What happens if my glucose level is too
high or low?

As a diabetic, I was advised by a Chinese Physician
that if my glucose level is not under controlled, after
10 years, I will begin to see a lot of complications.
A Western medical doctor also cautioned me to take
proper care and control my glucose level. A silent killer,
if you are a diabetic, take care too that you do not let
your high glucose level put you down that it is too late
to heal. My sister’s mother-in-law died of gangrene after
amputating her legs. A frightening sight to see her leg
rotting and stinks before amputating.

An article below for your awareness: 

What Can Happen If You Don't Control
Your Blood Glucose Levels

By John Ngijseh

You may have heard or been told that monitoring your blood
glucose (sugar) level is an essential part of managing your
diabetes but why is it so important?

Well, if you blood sugar levels are not controlled and they become
too high, over a long period of time, it could result in a range of
complications from sight loss to kidney problems and even heart
problems. If on the other hand they become too low then this
could result in a loss of consciousness or a seizure.

Good control over your blood sugar levels will help you avoid
these extremes and in the long run reduce the likelihood of
complications developing. Good control can be achieved by
monitoring blood sugar as well understanding the causes and
symptoms of too high blood sugar (hyperglycaemia) and too
low blood sugar (hypoglycaemia).

Too high blood sugar (when greater then 180mg/dl or 10mmol/L)
is called hyperglycaemia.
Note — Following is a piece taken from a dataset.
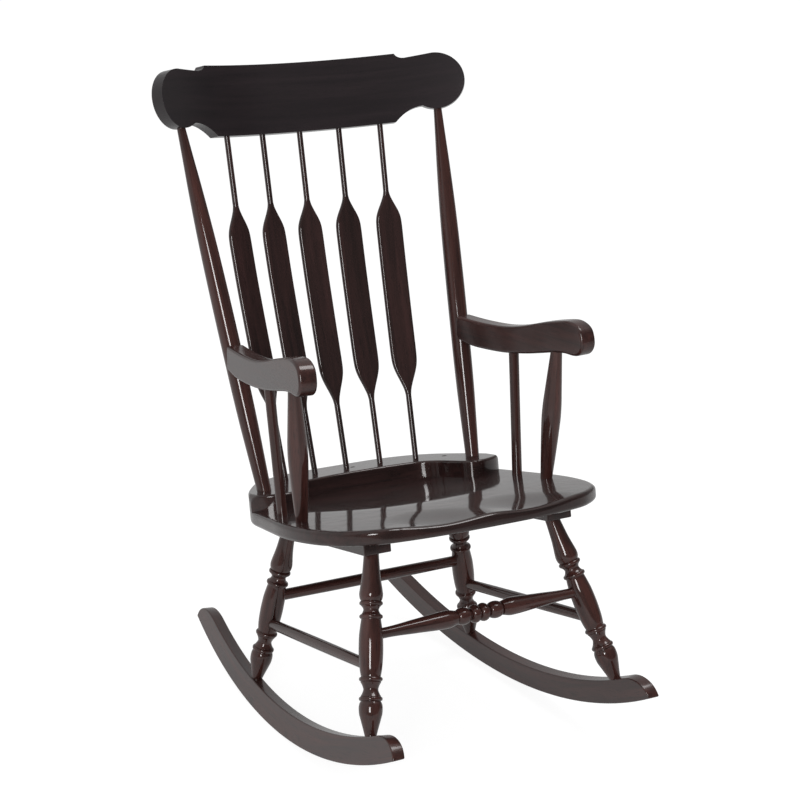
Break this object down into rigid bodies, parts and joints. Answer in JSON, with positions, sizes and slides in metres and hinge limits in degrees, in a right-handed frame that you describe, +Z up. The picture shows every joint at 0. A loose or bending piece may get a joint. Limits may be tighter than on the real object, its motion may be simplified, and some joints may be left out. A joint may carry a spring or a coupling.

Often this is occurs when food, activity
and medications are not balanced. The common reasons for this
include: too much food, not enough medication, stress and an
increase in weight.

The problem with hyperglycaemia is that in the early stages,
there may not be any symptoms at all and even when symptoms
do arise they may come on so slowly that they are not noticed.
As blood glucose levels rise the following symptoms may occur:
more hunger or thirst then usual, excessive urination, tiredness
and lethargy, frequent infections and blurred vision.

It is important to be aware of these symptoms but most of all to
monitor blood glucose levels so that you know when your glucose
levels are above the targets your physician has set out for you.
Usually this would be a fasting glucose of 6mmol/l or 108 mg/dl.
During times of stress, illness and weight gain it would be a good
idea to monitor blood glucose levels more often.

When blood glucose levels fall too low (less then 70mg/dl) it is
called hypoglycaemia or "hypo" for short. Hypos occur for one
reason only, there is more insulin in the body then it needs at
the time. This is true whether the insulin comes from a syringe
or from the body itself. Often the reason for this imbalance is due
to: more physical activity then usual, too much insulin or diabetic
medication, not eating on time or enough and drinking alcohol.

With hypos it is very important to be able to recognize the symptoms
to allow you to take action quickly as your condition can deteriorate
quickly. The symptoms can vary from person to person and anyone
with diabetes should be familiar with his or her individual symptoms.
The early symptoms might include: sweating, hunger, irritable,
shaking, dry mouth, dizziness, a feeling of weakness, headache
and confusion. If untreated, diabetics could become confused and
disorientated, lose consciousness and could have a seizure.

In such a situation you will need help of others.

To learn more about what to do if you experience hypoglycaemia
visit the link below on “Treating Hypoglycaemia”.

In summary, good control results in a happy diabetic life. The key
to good control is knowing what could cause your blood sugar to
go up or down, recognizing the symptoms of hypers and hypos
and monitoring your blood glucose levels so you know what
YOUR blood glucose levels should be.